MATERIAL →
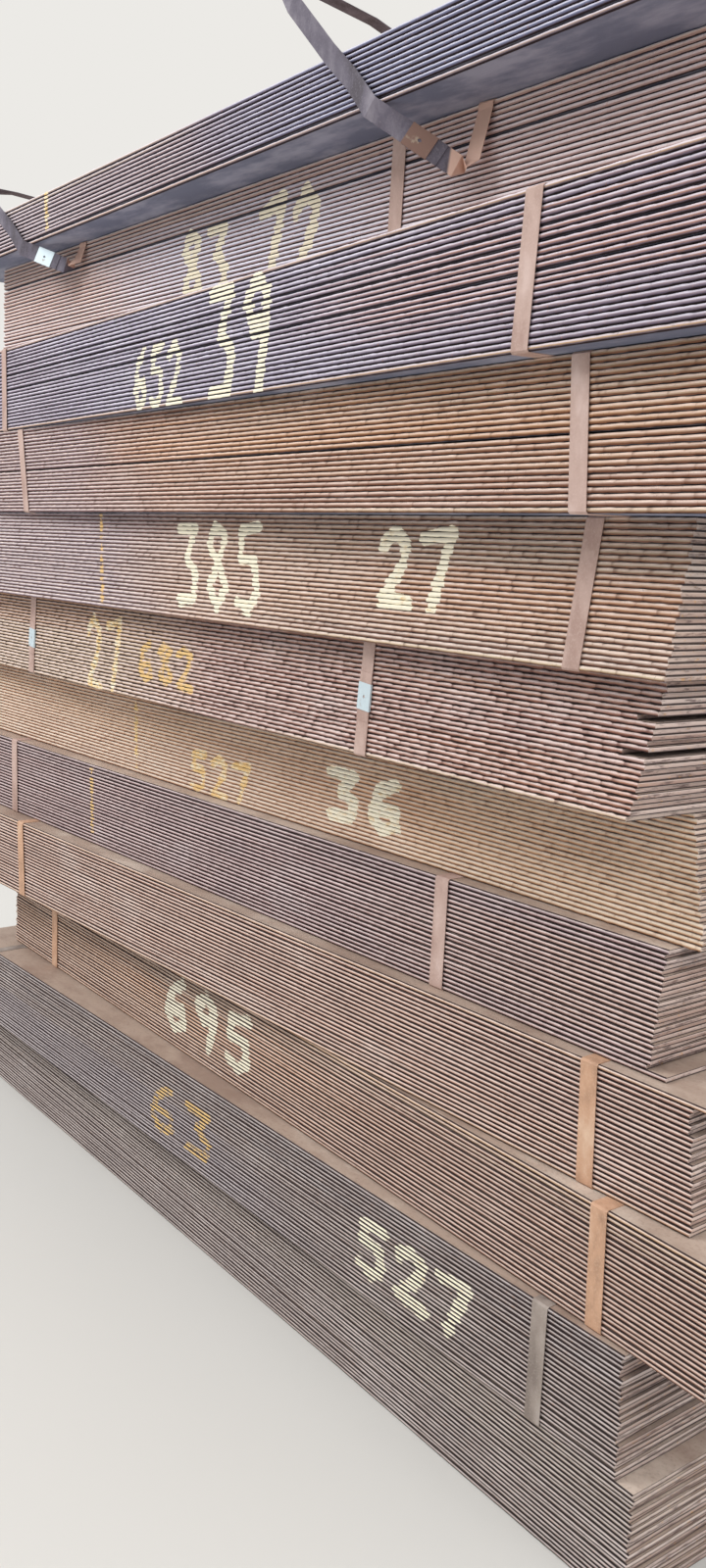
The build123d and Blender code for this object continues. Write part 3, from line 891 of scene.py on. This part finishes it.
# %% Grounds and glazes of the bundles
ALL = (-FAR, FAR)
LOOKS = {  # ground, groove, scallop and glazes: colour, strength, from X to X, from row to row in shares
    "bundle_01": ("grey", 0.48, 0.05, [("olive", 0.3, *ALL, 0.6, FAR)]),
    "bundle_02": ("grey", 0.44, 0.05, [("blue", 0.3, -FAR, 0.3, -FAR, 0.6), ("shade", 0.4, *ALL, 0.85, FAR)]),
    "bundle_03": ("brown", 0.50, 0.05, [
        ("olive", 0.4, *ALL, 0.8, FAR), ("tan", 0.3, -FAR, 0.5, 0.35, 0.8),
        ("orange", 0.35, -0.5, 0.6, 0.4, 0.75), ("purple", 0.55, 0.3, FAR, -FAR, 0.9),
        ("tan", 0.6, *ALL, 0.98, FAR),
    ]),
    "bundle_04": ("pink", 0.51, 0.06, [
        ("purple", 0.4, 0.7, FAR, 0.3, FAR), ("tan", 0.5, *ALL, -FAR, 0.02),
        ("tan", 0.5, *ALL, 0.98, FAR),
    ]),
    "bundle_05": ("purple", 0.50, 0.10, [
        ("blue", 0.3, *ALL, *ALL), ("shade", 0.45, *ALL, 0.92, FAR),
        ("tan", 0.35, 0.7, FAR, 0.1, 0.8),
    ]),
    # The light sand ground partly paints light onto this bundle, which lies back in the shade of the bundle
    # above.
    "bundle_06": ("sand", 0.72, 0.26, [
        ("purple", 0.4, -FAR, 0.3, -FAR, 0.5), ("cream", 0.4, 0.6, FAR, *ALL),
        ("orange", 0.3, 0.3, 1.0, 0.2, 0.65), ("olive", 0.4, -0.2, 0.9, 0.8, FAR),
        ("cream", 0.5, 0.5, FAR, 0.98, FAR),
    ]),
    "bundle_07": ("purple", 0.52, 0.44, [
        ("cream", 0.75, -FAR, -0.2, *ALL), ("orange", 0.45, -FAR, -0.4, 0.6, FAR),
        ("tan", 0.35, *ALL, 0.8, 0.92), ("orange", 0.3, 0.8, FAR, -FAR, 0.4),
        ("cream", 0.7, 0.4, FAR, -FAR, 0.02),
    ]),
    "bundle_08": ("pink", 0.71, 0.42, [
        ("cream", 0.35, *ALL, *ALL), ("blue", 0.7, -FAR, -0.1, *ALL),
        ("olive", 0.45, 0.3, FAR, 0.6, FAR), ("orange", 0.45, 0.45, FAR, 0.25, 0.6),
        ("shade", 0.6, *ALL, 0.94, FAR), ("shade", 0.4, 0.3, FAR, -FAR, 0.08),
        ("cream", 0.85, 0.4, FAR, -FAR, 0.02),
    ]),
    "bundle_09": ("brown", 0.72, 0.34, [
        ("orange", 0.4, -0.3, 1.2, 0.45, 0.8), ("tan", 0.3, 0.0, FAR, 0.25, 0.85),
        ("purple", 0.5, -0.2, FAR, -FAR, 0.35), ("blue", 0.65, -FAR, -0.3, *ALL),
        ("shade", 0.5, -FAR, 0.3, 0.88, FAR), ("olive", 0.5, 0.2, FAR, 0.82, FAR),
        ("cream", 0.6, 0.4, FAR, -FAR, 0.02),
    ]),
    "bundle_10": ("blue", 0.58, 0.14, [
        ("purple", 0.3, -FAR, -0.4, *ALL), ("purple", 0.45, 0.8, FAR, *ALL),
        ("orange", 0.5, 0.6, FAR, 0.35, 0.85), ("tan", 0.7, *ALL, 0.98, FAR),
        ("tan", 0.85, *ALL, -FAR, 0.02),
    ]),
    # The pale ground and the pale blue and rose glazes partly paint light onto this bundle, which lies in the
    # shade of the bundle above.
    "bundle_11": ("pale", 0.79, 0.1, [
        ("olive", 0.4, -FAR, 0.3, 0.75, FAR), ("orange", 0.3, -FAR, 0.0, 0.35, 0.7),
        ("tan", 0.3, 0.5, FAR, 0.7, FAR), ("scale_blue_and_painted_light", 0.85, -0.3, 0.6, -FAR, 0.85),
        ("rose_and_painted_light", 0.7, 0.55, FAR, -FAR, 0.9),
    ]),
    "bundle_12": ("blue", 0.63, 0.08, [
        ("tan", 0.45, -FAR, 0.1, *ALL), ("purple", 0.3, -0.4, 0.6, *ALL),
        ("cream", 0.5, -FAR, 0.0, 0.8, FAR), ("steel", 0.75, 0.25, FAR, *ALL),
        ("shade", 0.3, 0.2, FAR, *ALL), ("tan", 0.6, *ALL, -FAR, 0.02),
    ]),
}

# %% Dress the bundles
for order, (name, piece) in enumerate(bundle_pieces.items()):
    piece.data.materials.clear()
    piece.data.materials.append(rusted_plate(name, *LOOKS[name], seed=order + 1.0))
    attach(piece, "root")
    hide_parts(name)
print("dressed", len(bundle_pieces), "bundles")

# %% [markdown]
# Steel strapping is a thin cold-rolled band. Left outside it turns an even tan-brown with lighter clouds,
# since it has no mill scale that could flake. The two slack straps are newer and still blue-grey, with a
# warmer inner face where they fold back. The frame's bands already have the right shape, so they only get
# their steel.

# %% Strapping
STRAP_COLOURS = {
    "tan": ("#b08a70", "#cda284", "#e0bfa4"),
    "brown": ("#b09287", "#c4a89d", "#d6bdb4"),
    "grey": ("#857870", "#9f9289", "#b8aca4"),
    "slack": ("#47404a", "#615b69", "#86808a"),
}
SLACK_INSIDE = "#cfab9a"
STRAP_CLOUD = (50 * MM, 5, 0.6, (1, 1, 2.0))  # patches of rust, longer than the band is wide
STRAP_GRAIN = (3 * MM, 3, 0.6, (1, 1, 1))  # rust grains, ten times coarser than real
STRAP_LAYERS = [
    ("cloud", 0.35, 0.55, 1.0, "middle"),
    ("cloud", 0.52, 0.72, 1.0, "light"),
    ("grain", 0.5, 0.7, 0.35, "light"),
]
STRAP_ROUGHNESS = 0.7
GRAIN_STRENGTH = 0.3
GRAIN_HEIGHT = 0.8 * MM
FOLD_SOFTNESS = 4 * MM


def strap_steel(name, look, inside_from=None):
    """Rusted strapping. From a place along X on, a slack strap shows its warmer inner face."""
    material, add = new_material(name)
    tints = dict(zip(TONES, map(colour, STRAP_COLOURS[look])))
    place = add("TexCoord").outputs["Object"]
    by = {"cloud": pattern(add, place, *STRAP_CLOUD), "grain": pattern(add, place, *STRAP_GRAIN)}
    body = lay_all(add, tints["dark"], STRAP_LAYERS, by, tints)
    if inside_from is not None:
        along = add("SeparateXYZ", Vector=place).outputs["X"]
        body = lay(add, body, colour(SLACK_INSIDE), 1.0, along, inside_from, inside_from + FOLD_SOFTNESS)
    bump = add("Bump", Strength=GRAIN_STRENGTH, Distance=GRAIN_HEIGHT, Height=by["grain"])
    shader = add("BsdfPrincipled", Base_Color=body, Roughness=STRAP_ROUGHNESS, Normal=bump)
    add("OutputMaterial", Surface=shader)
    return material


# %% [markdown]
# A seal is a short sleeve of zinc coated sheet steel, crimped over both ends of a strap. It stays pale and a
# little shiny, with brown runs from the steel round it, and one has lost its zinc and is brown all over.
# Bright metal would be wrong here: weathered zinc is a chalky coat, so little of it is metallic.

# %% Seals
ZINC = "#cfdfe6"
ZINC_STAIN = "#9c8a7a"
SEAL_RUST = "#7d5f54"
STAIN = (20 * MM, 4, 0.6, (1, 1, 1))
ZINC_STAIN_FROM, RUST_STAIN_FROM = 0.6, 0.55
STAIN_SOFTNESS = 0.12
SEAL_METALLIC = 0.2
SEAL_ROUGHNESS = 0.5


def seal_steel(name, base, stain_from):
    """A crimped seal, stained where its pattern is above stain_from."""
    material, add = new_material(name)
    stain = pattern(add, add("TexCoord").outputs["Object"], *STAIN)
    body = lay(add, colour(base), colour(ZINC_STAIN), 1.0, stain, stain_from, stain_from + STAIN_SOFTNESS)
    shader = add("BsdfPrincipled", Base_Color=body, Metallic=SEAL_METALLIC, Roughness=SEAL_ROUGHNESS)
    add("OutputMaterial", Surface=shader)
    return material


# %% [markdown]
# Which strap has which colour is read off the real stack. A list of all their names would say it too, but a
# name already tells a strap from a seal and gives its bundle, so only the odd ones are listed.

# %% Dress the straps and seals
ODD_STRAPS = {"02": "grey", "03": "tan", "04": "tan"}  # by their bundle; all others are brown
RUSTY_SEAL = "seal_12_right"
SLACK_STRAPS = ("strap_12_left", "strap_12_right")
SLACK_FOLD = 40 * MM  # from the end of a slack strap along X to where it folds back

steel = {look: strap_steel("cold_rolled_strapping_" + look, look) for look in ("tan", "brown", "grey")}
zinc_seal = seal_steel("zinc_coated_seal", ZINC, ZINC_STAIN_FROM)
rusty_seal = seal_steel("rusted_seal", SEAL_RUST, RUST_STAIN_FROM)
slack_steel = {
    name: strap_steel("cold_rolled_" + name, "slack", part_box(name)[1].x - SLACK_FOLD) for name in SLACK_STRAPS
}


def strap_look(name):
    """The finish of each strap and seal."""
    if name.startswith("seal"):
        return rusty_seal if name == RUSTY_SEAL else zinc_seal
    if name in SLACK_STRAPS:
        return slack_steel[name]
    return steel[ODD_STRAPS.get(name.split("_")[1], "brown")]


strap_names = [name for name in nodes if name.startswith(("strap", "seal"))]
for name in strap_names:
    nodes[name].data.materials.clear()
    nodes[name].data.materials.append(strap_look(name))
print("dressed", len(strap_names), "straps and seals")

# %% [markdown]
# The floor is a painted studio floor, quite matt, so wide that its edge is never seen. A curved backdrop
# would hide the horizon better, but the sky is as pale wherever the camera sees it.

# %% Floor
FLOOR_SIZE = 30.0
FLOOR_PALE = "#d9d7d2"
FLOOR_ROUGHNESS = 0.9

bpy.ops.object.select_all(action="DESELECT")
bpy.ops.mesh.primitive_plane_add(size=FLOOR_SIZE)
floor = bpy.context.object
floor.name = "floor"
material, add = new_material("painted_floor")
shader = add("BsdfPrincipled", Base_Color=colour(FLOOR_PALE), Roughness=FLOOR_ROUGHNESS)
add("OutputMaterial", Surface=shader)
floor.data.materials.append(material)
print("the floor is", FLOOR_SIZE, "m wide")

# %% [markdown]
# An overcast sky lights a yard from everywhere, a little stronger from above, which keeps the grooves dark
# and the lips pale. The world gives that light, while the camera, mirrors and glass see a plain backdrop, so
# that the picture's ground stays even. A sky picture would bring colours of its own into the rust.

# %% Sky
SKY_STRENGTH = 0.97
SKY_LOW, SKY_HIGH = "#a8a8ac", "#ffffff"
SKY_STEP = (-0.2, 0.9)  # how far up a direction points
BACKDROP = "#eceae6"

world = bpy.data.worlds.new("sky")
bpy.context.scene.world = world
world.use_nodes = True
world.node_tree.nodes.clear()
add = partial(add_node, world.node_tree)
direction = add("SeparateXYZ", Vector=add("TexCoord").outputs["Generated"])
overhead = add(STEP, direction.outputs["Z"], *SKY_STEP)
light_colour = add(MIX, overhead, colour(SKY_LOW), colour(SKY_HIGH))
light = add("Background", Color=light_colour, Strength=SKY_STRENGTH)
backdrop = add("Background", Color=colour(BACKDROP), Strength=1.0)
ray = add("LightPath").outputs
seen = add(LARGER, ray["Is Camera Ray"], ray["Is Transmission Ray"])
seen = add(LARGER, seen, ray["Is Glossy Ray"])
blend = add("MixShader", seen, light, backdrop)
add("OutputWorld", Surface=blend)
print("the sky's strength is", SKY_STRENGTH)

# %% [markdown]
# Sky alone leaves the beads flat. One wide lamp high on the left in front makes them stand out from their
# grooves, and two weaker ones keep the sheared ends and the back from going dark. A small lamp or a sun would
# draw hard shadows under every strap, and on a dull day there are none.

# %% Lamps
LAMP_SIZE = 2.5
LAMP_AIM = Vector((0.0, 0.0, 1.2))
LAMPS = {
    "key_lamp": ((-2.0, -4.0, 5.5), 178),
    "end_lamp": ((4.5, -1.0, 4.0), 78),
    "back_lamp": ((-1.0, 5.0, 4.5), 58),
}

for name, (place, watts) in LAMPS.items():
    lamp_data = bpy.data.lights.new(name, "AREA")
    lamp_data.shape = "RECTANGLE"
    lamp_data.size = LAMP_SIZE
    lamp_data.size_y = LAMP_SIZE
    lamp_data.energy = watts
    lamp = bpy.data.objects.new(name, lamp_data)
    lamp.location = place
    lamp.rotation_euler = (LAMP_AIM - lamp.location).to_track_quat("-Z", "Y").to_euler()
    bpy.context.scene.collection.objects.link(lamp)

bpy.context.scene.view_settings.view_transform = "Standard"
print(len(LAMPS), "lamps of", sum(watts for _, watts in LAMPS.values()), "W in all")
---
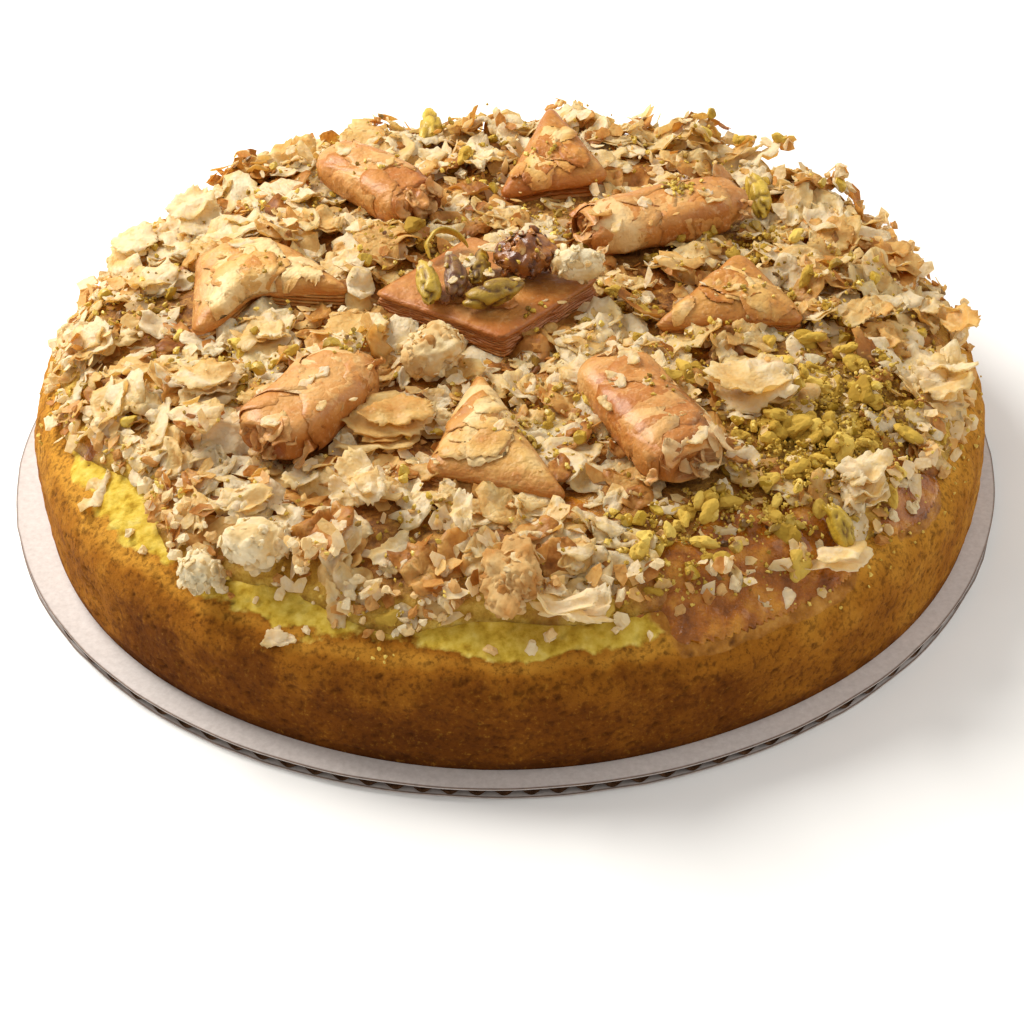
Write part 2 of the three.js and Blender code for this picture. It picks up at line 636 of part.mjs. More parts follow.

CHALLENGE → List every line above that holds the word "Blender".

RESULT OF THIS TASK →
The build123d and Blender code for this object continues. Write part 3, from line 891 of scene.py on. This part finishes it.
Write part 2 of the three.js and Blender code for this picture. It picks up at line 636 of part.mjs. More parts follow.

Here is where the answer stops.